Paul Misener is Amazon.com’s Vice President for Global Innovation Policy and Communications. An Amazon veteran of more than 17 years, Paul explains and advocates Amazon’s culture and methods of sustained, customer-obsessed innovation, particularly in the context of Amazon’s Leadership Principles.
Paul founded Amazon’s public policy operations, and served as the company’s Vice President for Global Public Policy from February 2000 to May 2016. On behalf of Amazon and its customers, he has testified before the United States Congress over 30 times – on net neutrality, privacy, tax, cloud computing, and more – and on many dozens of occasions before other policymaking bodies around the world, and he has given hundreds of public speeches and media interviews.
Paul is both an engineer and attorney. Formerly a partner in the law firm of Wiley, Rein & Fielding.

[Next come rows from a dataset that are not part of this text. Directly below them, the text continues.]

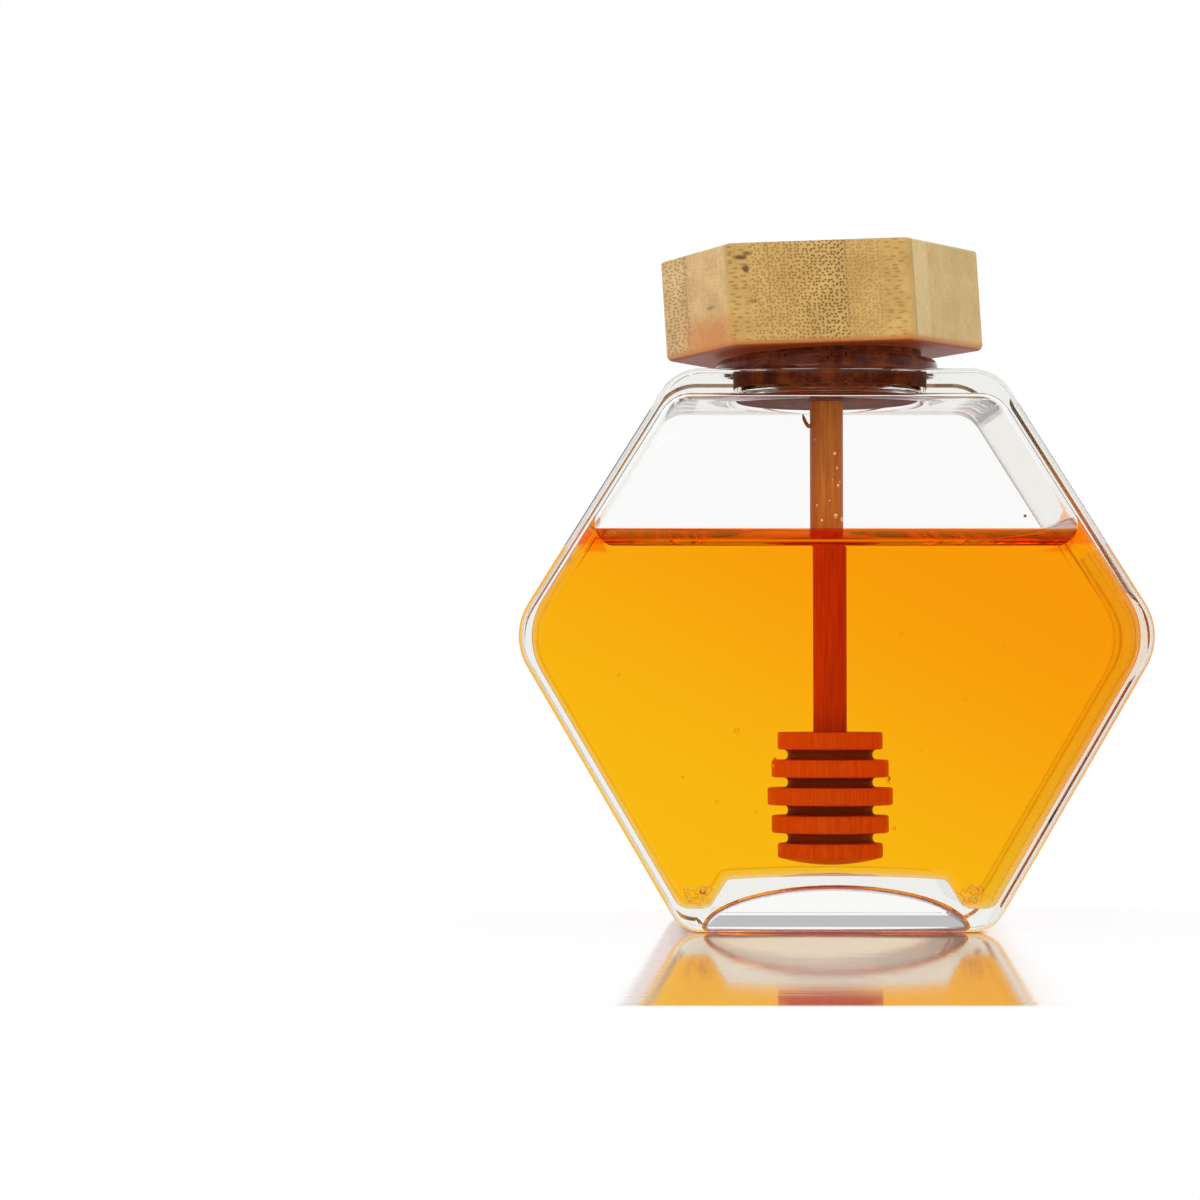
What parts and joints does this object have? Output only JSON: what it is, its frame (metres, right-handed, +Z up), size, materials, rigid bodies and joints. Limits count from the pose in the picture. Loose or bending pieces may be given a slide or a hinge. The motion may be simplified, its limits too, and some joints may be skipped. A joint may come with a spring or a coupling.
{
  "type": "hexagonal honey jar",
  "caption": "Flat hexagonal glass jar of honey with a bamboo lid on a cork, and a wooden dipper that hangs from the cork into the honey.",
  "frame": {"origin": "middle of the face that the jar stands on", "axes": "+Z up through the mouth, -Y out of the front hexagonal panel, +X to the right as seen from the front"},
  "size_m": [0.1286, 0.056, 0.1417],
  "materials": {
    "clear_glass": "clear, polished",
    "honey": "clear amber, glossy",
    "turned_wood": "oiled, satin",
    "cork": "matte",
    "bamboo": "satin"
  },
  "bodies": {
    "root": {"glass_jar": "clear_glass", "honey": "honey", "dipper": "turned_wood", "stopper": "cork", "lid": "bamboo"}
  },
  "joints": []
}
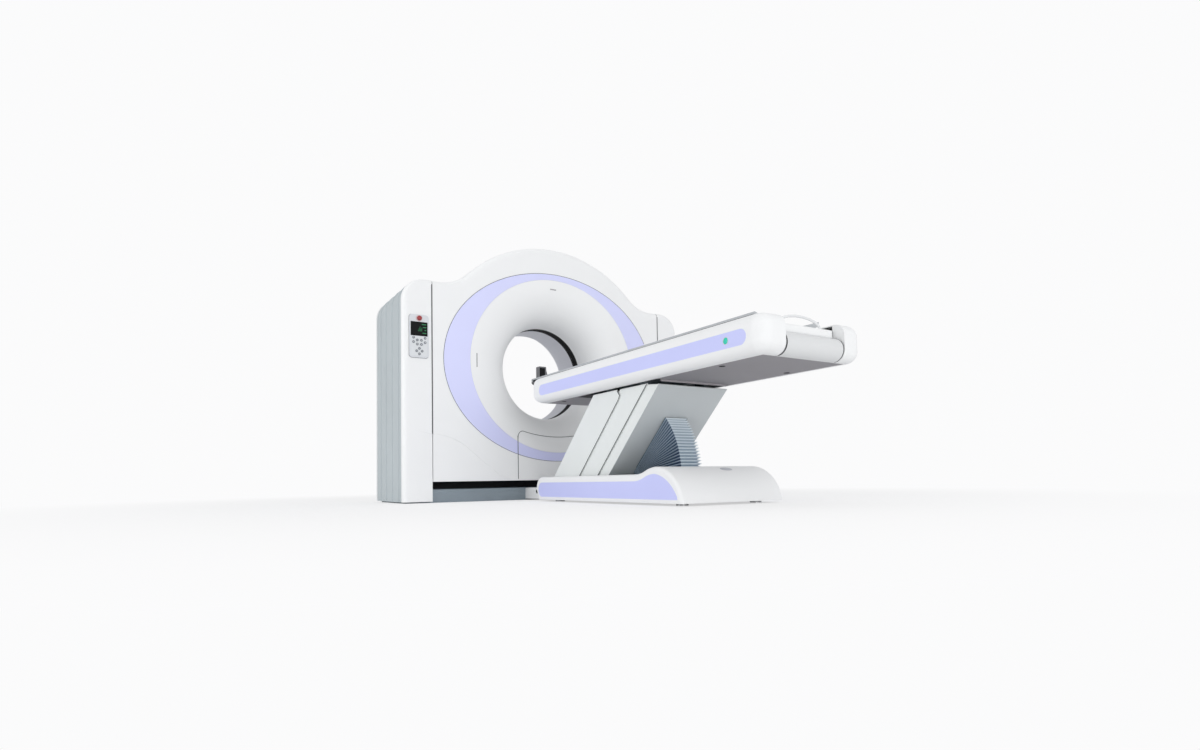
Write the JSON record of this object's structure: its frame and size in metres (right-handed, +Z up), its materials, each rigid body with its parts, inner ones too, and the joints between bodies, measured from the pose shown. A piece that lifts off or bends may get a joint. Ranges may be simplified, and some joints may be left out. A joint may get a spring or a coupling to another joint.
{
  "type": "ct scanner",
  "caption": "Hospital CT scanner: ring-shaped tilting gantry with a round patient bore between side columns, and a lifting patient table with a sliding cradle on a leaning arm.",
  "frame": {"origin": "on the floor, straight below the isocentre, where the bore axis meets the scan plane", "axes": "+Z up, +Y from the table through the bore, +X to the right as seen from the table"},
  "size_m": [2.26, 3.027, 1.8448],
  "materials": {
    "white_shell": "satin moulded cover",
    "lavender_trim": "satin tinted trim",
    "blue_stripe": "satin tinted inlay",
    "grey_panel": "matt paint",
    "frame_paint": "matt paint",
    "arm_sheet": "satin paint",
    "dark_plastic": "matt",
    "grey_plastic": "matt",
    "silver_liner": "satin",
    "bare_steel": "machined",
    "cast_frame": "painted casting",
    "aluminium": "anodised",
    "brass_rings": "turned",
    "belt_rubber": "ribbed",
    "bellows_skin": "coated fabric-like folds",
    "window_film": "dark film",
    "laser_lens": "tinted",
    "display_glass": "dark display",
    "red_button": "gloss",
    "key_rubber": "silicone",
    "cradle_board": "smooth laminate",
    "chrome_tube": "polished"
  },
  "bodies": {
    "base": {"gantry_base": "frame_paint", "left_stand": "frame_paint", "right_stand": "frame_paint", "left_column_front": "white_shell", "right_column_front": "white_shell", "left_side_panel": "grey_panel", "right_side_panel": "grey_panel", "left_column_rear": "white_shell", "right_column_rear": "white_shell", "tilt_gearbox": "cast_frame", "control_panel": "grey_plastic", "display": "display_glass", "keypad": "key_rubber", "bridge_cover": "grey_panel", "table_base_frame": "frame_paint", "table_base_cover": "white_shell", "base_stripes": "blue_stripe", "levelling_feet": "bare_steel", "fan_bellows": "bellows_skin"},
    "gantry": {"front_cover": "white_shell", "service_panel": "white_shell", "bore_funnel": "white_shell", "ring_trim": "lavender_trim", "laser_windows": "laser_lens", "window_band": "window_film", "rear_bore_liner": "silver_liner", "rear_cover": "white_shell", "tilt_frame": "cast_frame", "main_bearing": "bare_steel", "brush_block": "dark_plastic", "rotor_motor": "dark_plastic", "drive_belt": "belt_rubber", "sector_gear": "bare_steel"},
    "rotor": {"rotor_drum": "aluminium", "slip_ring": "brass_rings", "xray_tube": "aluminium", "collimator": "bare_steel", "detector_arc": "dark_plastic", "hv_generator": "frame_paint", "heat_exchanger": "frame_paint"},
    "pulley": {"motor_pulley": "bare_steel"},
    "pinion": {"tilt_pinion": "bare_steel"},
    "front_arm": {"front_link": "frame_paint", "arm_cover_front": "arm_sheet"},
    "mid_cover": {"arm_cover_mid": "arm_sheet"},
    "rear_arm": {"rear_link": "frame_paint", "arm_cover_rear": "arm_sheet"},
    "actuator": {"actuator_body": "aluminium"},
    "piston": {"actuator_rod": "bare_steel"},
    "table": {"table_frame": "frame_paint", "left_rail": "white_shell", "right_rail": "white_shell", "rail_stripes": "blue_stripe", "end_cover": "white_shell", "underside_cover": "grey_panel"},
    "cradle": {"cradle_board": "cradle_board", "cradle_tail": "white_shell", "loop_handle": "chrome_tube", "head_fitting": "grey_plastic"},
    "stop_button": {"emergency_stop": "red_button"}
  },
  "joints": [
    {"name": "gantry_tilt", "type": "hinge", "parent": "base", "child": "gantry", "pos_m": [0, 0, 0.95], "axis": [-1, 0, 0], "range_deg": [-30, 30]},
    {"name": "tilt_pinion_spin", "type": "hinge", "parent": "base", "child": "pinion", "pos_m": [0.962, 0, 0.638], "axis": [-1, 0, 0], "range_deg": [-105, 105]},
    {"name": "rotor_spin", "type": "hinge", "parent": "gantry", "child": "rotor", "pos_m": [0, 0, 0.95], "axis": [0, 1, 0], "continuous": true},
    {"name": "pulley_spin", "type": "hinge", "parent": "gantry", "child": "pulley", "pos_m": [-0.68, 0.1, 0.36], "axis": [0, 1, 0], "continuous": true},
    {"name": "table_lift", "type": "hinge", "parent": "base", "child": "front_arm", "pos_m": [0, -0.798, 0.11], "axis": [-1, 0, 0], "range_deg": [-25.5, 6.5], "deforming": ["fan_bellows"]},
    {"name": "rear_link_swing", "type": "hinge", "parent": "base", "child": "rear_arm", "pos_m": [0, -1.148, 0.11], "axis": [-1, 0, 0], "range_deg": [-25.5, 6.5]},
    {"name": "mid_cover_swing", "type": "hinge", "parent": "base", "child": "mid_cover", "pos_m": [0, -0.973, 0.11], "axis": [-1, 0, 0], "range_deg": [-25.5, 6.5]},
    {"name": "table_level", "type": "hinge", "parent": "front_arm", "child": "table", "pos_m": [0, -1.31447, 0.60011], "axis": [-1, 0, 0], "range_deg": [-6.5, 25.5]},
    {"name": "actuator_swing", "type": "hinge", "parent": "base", "child": "actuator", "pos_m": [0, -1.79, 0.08], "axis": [1, 0, 0], "range_deg": [-7.91, 2.02]},
    {"name": "piston_stroke", "type": "slide", "parent": "actuator", "child": "piston", "axis": [0, 0.9158, 0.4017], "range_m": [-0.0867, 0.0221]},
    {"name": "cradle_slide", "type": "slide", "parent": "table", "child": "cradle", "axis": [0, 1, 0], "range_m": [0, 1.5]},
    {"name": "emergency_stop_press", "type": "slide", "parent": "base", "child": "stop_button", "axis": [0, 1, 0], "range_m": [0, 0.005]}
  ],
  "couplings": [
    {"joint": "tilt_pinion_spin", "follows": "gantry_tilt", "ratio": -3.3333},
    {"joint": "pulley_spin", "follows": "rotor_spin", "ratio": 11.5},
    {"joint": "rear_link_swing", "follows": "table_lift", "ratio": 1},
    {"joint": "mid_cover_swing", "follows": "table_lift", "ratio": 1},
    {"joint": "table_level", "follows": "table_lift", "ratio": -1},
    {"joint": "actuator_swing", "follows": "table_lift", "ratio": 0.31},
    {"joint": "piston_stroke", "follows": "table_lift", "m_per_rad": 0.19481}
  ]
}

Paul previously served as the Senior Legal Advisor to a commissioner of the US Federal Communications Commission, and as Intel’s Manager of Telecommunications and Computer Technology Policy. In the mid-1990s, he led the computer industry’s Internet Access Coalition, which included Intel, Microsoft, and IBM, and which successfully blocked the imposition of telecom access charges on Internet access. In the early 1990s, he was the assistant to the Chairman of the Emmy Award-winning FCC Advisory Committee on Advanced Television Service, which established the system that underlies all modern HDTV and computer displays.
In 2013, Paul chaired the technical subcommittee of the US Federal Aviation Administration’s advisory committee that recommended allowing commercial airline passengers to use portable electronics during taxi, takeoff, and landing. He is an inventor named in three patents.
In the late 1980s, after evaluating advanced government telecommunications systems at the Electromagnetic Compatibility Analysis Center, Paul was a public policy specialist for NTIA and a US delegate to several conferences of the United Nations International Telecommunication Union, including the 1988 ITU World Administrative Radio Conference, at which he chaired an international working group.
Paul had intended to become an astrophysicist and he conducted two senior research projects in Princeton’s Physics Department, both of which involved detectors he designed around joint field effect transistors, and one was conducted under the guidance of Dr. David Wilkinson, for whom the Wilkinson Microwave Anisotropy Probe is named. He remains fascinated and awed by space and time, particularly as illuminated by the Cosmic Microwave Background radiation.
Paul serves on the FCC’s Technological Advisory Council; the Board of the Public Affairs Council; the Advisory Board for Princeton University’s Center for Information Technology Policy; and the Board of the Partnership Fund for the Thomas Jefferson High School for Science and Technology, where he also Chairs the Corporate Advisory Board.